_DIRECTIONS FOR THIS TASK_.
Starting with the line that contains "wavy_route[4], first_bend_r, nick_past);" and stopping after the line that contains "obj.matrix_world = world", output every line exactly as it stands.

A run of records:
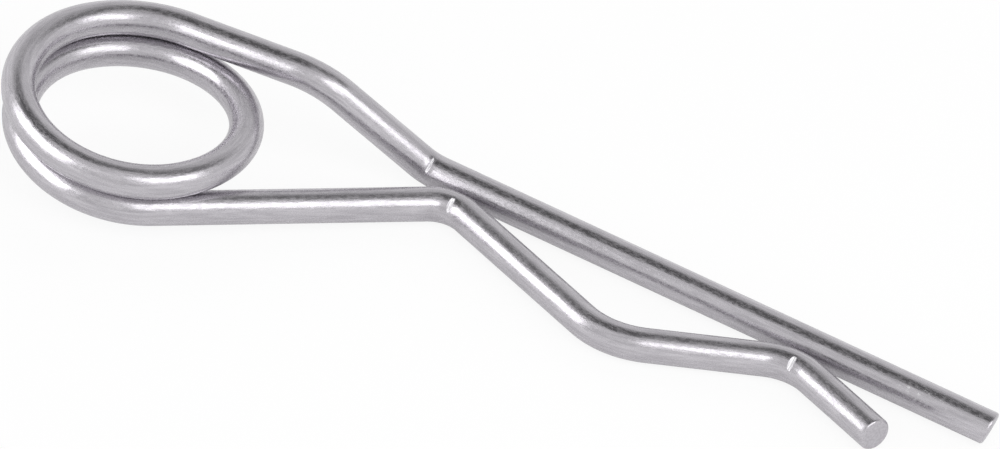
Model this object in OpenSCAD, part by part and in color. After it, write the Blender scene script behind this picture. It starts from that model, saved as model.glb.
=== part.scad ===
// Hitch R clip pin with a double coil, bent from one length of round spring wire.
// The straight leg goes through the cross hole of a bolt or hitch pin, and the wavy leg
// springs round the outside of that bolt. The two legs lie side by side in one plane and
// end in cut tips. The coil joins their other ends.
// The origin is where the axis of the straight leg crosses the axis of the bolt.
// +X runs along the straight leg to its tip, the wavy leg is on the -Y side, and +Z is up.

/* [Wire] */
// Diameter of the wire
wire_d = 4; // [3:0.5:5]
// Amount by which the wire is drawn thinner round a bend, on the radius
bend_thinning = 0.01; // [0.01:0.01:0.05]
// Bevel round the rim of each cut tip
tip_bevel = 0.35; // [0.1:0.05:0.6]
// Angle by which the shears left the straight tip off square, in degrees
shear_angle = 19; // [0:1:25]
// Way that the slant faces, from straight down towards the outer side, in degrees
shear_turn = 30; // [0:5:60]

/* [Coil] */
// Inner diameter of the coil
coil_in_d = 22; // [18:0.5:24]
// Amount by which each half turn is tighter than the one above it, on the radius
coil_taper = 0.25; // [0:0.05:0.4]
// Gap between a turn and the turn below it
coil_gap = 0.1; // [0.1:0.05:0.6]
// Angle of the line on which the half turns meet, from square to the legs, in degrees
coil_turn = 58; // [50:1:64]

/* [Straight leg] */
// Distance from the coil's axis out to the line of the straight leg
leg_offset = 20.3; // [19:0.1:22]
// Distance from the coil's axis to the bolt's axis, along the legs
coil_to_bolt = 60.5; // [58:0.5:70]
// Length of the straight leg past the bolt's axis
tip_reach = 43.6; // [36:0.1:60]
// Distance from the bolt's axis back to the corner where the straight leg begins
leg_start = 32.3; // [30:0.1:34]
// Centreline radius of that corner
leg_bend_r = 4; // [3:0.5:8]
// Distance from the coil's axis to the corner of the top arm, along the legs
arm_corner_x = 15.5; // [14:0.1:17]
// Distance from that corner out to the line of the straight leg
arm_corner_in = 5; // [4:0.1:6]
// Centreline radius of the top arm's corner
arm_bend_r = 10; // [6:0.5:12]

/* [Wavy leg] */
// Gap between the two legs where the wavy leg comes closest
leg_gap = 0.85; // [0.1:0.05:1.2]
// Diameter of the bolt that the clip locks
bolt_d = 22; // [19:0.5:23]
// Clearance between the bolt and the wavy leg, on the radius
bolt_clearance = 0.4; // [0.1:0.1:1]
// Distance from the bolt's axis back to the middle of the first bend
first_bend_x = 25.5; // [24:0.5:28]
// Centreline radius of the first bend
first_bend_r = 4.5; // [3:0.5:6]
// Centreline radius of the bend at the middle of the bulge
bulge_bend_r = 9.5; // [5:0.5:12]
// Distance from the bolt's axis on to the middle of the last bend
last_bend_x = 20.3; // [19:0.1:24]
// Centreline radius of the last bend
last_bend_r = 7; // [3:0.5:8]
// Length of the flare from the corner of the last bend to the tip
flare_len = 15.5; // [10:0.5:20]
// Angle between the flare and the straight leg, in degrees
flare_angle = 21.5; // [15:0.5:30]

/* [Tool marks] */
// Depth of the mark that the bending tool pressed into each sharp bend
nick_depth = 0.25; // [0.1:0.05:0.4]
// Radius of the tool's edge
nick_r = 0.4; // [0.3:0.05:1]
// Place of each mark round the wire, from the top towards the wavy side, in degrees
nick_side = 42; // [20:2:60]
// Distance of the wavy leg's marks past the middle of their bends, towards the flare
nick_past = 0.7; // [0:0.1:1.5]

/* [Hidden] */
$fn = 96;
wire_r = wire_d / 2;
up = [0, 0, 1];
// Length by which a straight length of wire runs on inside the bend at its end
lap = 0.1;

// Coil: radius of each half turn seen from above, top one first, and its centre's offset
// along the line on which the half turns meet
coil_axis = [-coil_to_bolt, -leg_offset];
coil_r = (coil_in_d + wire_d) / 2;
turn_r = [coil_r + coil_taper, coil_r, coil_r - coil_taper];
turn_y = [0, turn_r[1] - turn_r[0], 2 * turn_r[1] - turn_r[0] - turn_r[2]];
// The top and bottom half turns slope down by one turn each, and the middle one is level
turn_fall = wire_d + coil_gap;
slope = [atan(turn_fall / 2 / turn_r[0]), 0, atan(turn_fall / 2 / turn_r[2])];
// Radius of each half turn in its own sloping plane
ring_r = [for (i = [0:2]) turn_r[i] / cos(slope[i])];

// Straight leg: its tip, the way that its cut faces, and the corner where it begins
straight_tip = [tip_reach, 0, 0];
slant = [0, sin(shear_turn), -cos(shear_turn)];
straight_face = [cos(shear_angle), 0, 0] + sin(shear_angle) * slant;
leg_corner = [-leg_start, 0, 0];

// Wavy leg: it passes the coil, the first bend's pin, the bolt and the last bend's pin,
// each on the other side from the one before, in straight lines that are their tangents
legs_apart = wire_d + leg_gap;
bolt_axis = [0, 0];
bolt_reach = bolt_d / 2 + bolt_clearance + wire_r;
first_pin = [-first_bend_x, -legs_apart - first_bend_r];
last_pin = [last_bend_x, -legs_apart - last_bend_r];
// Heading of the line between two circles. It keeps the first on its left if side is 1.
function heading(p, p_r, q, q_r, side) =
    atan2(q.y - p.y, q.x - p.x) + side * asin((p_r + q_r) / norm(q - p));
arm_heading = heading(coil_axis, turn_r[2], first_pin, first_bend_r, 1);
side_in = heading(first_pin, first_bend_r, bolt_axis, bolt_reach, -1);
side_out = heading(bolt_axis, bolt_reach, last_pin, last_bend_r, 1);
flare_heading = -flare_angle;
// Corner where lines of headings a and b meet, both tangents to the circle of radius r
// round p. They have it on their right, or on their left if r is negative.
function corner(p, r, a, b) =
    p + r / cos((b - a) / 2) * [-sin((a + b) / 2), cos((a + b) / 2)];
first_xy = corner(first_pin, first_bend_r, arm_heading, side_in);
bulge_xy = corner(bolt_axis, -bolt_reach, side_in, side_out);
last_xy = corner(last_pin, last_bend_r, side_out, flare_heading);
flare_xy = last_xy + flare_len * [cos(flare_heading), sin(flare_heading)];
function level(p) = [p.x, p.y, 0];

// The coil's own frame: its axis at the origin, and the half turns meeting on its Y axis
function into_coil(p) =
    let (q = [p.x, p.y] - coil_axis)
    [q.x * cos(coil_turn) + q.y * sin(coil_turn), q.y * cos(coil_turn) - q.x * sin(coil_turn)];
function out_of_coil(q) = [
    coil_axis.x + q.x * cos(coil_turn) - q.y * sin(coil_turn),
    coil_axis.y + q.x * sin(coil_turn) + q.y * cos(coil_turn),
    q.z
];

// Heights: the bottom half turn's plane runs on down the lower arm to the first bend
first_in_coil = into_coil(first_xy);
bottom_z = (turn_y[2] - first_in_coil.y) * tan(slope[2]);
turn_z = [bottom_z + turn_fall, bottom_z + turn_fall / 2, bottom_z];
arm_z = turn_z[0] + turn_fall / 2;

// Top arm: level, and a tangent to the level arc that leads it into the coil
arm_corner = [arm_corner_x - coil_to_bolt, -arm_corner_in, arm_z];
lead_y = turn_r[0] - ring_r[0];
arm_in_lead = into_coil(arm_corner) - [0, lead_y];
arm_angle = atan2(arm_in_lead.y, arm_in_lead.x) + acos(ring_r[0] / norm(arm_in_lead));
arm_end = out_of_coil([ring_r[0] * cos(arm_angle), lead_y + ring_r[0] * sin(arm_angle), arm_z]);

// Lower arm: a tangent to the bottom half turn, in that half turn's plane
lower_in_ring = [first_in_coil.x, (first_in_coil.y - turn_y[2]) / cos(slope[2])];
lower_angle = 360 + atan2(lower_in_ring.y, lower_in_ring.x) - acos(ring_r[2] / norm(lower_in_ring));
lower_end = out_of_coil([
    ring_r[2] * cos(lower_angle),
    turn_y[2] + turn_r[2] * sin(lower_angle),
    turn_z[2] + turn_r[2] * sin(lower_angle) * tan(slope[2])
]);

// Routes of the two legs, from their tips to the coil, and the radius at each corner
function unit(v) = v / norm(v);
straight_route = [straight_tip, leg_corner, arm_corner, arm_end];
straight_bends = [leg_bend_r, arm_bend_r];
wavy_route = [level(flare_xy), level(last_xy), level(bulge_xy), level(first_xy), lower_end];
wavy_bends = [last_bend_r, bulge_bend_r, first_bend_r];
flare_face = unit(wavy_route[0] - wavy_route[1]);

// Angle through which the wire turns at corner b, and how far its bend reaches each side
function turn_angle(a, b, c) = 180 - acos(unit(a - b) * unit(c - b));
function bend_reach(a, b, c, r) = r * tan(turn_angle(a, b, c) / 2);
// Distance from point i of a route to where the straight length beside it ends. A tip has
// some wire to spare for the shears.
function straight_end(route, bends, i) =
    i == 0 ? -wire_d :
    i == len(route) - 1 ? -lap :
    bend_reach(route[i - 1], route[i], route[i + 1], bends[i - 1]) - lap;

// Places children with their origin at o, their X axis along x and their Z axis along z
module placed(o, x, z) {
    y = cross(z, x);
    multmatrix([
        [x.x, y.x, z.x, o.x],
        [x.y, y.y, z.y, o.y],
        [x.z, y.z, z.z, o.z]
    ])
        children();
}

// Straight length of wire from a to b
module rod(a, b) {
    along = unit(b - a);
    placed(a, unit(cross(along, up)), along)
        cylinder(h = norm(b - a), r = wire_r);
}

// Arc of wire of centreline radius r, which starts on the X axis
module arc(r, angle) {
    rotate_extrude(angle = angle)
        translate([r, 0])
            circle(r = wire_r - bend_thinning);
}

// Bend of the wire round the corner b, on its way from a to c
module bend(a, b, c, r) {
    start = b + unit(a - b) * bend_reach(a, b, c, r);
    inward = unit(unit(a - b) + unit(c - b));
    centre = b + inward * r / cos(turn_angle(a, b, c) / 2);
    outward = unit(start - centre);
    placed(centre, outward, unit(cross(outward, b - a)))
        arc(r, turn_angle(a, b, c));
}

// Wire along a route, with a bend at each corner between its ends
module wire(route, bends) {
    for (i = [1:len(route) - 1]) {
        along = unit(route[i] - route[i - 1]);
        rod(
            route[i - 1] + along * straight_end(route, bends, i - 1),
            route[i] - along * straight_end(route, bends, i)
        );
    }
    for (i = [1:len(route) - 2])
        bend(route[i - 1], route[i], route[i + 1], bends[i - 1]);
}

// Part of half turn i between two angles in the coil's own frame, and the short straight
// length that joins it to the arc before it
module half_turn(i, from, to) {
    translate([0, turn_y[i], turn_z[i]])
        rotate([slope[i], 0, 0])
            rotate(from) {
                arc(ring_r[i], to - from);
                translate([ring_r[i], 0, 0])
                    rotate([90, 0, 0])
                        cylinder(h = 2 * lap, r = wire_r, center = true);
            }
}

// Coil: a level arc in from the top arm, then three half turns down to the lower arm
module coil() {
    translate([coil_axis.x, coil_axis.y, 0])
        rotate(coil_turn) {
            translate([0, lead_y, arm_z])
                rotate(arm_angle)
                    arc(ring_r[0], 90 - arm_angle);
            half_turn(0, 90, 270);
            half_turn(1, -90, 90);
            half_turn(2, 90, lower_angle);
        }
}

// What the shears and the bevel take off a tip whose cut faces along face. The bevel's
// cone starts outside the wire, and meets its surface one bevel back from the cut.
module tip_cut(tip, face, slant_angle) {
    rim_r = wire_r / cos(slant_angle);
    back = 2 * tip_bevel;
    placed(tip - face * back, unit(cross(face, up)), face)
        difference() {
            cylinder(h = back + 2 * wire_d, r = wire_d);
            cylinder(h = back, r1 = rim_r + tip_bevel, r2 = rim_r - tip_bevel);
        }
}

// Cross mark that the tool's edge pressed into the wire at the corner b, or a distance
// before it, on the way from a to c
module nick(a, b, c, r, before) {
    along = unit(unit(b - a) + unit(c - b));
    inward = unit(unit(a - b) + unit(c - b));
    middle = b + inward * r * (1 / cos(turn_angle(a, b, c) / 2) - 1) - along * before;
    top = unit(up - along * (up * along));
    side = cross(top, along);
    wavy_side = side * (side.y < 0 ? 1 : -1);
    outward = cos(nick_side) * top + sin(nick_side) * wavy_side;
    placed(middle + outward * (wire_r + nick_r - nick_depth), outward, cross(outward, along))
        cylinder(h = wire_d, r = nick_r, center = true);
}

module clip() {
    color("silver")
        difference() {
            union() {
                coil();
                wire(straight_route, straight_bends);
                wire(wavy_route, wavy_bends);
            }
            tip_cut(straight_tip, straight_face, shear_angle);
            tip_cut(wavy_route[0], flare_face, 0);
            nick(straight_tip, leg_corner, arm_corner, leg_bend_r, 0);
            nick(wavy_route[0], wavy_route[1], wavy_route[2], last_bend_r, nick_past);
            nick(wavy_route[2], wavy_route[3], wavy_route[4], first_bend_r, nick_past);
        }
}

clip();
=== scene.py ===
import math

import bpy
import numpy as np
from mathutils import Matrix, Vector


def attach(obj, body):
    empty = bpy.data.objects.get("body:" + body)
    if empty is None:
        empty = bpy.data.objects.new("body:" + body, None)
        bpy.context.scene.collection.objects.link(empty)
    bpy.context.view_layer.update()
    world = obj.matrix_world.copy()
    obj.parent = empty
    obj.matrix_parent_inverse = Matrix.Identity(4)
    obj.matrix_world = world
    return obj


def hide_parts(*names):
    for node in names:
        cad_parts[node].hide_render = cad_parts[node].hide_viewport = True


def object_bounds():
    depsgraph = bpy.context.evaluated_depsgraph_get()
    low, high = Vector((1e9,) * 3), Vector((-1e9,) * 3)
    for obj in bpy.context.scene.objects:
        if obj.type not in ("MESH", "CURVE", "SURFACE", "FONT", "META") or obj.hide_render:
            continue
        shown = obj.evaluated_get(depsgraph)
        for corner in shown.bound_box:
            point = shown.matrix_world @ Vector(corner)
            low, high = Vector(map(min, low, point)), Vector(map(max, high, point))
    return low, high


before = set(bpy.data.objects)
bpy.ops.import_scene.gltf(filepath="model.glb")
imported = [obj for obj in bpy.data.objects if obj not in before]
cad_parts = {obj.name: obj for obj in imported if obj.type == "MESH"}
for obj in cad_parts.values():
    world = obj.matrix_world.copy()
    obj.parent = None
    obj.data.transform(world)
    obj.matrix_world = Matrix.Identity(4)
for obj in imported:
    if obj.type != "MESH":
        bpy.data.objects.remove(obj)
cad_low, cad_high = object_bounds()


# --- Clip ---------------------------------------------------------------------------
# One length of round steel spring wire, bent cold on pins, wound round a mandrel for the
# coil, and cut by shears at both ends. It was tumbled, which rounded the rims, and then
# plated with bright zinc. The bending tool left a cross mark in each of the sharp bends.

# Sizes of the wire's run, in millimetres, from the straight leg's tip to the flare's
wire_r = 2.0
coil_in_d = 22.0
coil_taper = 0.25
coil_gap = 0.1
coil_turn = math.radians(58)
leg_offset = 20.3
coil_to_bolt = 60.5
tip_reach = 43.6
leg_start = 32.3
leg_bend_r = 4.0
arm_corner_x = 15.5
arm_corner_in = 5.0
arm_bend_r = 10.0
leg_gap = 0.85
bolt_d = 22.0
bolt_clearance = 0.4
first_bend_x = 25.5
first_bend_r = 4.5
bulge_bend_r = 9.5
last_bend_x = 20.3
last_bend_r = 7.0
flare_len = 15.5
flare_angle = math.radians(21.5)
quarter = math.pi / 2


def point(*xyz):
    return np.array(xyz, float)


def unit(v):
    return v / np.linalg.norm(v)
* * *
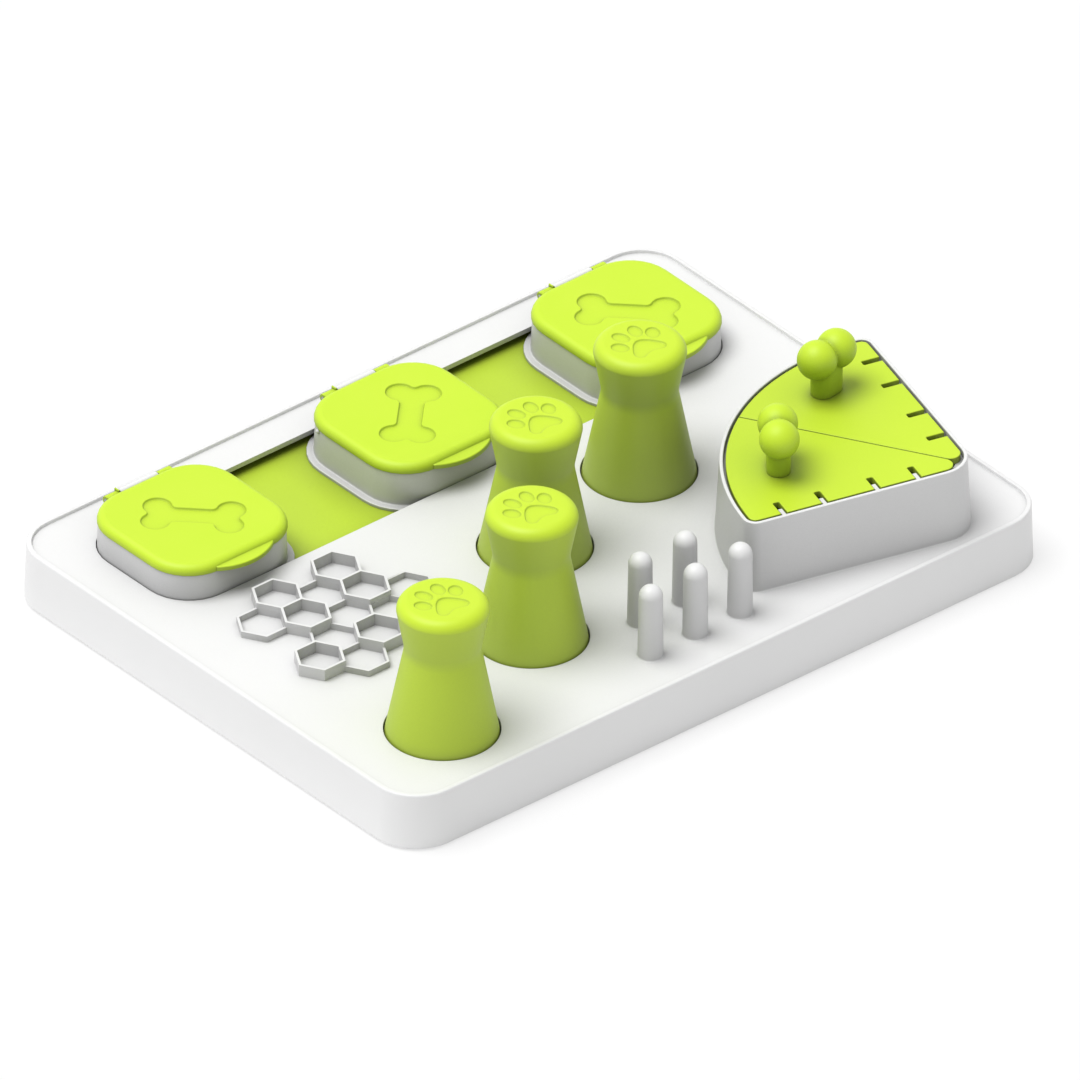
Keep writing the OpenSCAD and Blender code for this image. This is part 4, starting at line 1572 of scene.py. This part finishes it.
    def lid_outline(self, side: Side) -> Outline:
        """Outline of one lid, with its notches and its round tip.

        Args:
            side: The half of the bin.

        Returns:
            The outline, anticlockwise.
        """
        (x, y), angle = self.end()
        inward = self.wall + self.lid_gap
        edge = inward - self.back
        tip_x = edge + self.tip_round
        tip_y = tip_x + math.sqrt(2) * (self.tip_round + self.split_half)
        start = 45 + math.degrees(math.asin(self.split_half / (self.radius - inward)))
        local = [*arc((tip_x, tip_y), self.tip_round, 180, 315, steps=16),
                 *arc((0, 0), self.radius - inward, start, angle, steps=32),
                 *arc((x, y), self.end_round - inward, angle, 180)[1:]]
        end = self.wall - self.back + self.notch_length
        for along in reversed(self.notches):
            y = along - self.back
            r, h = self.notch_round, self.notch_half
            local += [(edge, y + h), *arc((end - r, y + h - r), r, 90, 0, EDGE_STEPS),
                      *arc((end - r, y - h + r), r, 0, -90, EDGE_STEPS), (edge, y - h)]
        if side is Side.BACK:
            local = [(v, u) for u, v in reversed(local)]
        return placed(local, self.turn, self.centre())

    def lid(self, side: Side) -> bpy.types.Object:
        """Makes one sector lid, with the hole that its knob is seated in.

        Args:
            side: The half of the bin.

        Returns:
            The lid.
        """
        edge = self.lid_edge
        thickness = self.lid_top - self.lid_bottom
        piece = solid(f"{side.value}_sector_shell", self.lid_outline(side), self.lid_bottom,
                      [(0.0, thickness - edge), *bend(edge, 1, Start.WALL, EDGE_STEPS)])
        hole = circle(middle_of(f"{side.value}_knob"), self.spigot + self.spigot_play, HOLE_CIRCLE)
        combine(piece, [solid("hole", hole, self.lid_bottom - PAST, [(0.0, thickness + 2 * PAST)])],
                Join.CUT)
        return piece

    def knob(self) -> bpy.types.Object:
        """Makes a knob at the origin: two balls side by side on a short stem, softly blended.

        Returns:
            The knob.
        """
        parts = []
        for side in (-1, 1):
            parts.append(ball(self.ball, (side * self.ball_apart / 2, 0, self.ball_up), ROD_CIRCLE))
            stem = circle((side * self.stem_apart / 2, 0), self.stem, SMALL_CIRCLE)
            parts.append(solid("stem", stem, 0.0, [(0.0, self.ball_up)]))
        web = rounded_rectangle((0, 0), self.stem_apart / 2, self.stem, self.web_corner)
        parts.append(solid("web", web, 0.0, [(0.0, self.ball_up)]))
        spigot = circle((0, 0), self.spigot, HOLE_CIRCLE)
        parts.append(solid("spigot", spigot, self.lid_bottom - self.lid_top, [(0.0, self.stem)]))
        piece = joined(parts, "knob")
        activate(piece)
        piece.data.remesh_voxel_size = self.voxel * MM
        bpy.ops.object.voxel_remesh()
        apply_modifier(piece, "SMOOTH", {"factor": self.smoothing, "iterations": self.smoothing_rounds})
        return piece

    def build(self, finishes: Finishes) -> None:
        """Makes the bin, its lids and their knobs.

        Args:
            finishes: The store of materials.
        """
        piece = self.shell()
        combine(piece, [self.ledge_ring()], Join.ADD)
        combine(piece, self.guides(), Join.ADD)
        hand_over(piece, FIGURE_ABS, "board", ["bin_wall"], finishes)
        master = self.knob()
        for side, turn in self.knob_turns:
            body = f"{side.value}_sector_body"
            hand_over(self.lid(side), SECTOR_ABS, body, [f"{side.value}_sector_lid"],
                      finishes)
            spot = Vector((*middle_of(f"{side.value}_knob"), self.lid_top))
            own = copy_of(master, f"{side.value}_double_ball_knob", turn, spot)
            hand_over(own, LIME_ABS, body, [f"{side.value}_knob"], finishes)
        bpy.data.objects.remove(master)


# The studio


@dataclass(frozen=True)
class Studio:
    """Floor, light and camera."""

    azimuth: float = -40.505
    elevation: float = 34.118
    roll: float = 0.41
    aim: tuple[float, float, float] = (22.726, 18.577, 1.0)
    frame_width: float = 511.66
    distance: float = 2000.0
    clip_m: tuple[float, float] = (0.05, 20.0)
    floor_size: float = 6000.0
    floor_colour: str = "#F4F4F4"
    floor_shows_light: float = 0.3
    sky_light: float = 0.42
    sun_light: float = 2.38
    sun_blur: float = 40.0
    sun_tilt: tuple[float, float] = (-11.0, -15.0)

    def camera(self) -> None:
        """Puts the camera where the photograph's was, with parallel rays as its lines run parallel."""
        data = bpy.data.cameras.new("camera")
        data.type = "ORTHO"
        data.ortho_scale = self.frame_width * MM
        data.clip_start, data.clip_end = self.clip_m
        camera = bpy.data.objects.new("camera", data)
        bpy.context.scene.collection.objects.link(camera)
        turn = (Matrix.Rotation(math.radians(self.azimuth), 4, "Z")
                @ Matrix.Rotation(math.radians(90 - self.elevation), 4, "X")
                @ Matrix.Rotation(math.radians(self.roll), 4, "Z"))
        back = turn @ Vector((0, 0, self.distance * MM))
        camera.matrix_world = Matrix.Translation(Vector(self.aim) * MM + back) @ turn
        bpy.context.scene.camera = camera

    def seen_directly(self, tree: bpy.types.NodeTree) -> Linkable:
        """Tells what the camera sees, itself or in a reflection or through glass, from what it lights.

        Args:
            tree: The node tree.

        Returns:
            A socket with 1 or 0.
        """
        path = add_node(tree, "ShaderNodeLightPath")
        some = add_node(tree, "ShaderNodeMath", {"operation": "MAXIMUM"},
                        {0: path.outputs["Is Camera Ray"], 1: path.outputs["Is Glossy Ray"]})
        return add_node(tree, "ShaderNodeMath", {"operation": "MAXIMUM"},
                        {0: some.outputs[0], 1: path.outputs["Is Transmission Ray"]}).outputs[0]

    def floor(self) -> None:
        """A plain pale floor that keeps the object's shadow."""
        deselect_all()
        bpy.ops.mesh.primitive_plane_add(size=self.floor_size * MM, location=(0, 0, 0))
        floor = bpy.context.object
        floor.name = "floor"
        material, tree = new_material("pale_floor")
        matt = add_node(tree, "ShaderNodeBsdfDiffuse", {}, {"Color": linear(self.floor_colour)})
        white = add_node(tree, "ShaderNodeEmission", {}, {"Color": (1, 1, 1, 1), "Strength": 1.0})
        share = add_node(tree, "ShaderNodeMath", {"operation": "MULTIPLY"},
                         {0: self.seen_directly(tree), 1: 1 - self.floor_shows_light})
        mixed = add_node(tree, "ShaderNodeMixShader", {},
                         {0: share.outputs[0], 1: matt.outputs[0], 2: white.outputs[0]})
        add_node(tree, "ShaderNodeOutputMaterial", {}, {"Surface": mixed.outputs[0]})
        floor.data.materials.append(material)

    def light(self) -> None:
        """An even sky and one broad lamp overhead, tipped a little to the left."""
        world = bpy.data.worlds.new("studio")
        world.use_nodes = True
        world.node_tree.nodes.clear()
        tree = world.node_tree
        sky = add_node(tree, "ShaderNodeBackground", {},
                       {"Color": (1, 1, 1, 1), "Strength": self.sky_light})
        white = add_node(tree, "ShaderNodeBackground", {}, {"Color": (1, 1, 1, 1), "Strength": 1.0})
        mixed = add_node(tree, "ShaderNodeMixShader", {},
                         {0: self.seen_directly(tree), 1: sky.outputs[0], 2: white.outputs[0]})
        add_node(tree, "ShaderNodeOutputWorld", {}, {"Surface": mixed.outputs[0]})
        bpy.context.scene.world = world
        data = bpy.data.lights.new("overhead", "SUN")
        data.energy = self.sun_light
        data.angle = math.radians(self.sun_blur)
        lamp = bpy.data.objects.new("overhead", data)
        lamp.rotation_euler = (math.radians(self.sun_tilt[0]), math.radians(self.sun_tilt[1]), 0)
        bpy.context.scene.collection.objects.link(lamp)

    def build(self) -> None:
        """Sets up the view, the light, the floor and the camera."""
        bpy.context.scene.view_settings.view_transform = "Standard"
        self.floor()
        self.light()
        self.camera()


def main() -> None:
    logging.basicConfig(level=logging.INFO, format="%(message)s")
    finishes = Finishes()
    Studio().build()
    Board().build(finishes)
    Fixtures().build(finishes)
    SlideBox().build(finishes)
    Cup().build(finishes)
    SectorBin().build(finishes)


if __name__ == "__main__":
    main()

_SOLUTION TO THE PROBLEM_.
            nick(wavy_route[2], wavy_route[3], wavy_route[4], first_bend_r, nick_past);
        }
}

clip();
=== scene.py ===
import math

import bpy
import numpy as np
from mathutils import Matrix, Vector


def attach(obj, body):
    empty = bpy.data.objects.get("body:" + body)
    if empty is None:
        empty = bpy.data.objects.new("body:" + body, None)
        bpy.context.scene.collection.objects.link(empty)
    bpy.context.view_layer.update()
    world = obj.matrix_world.copy()
    obj.parent = empty
    obj.matrix_parent_inverse = Matrix.Identity(4)
    obj.matrix_world = world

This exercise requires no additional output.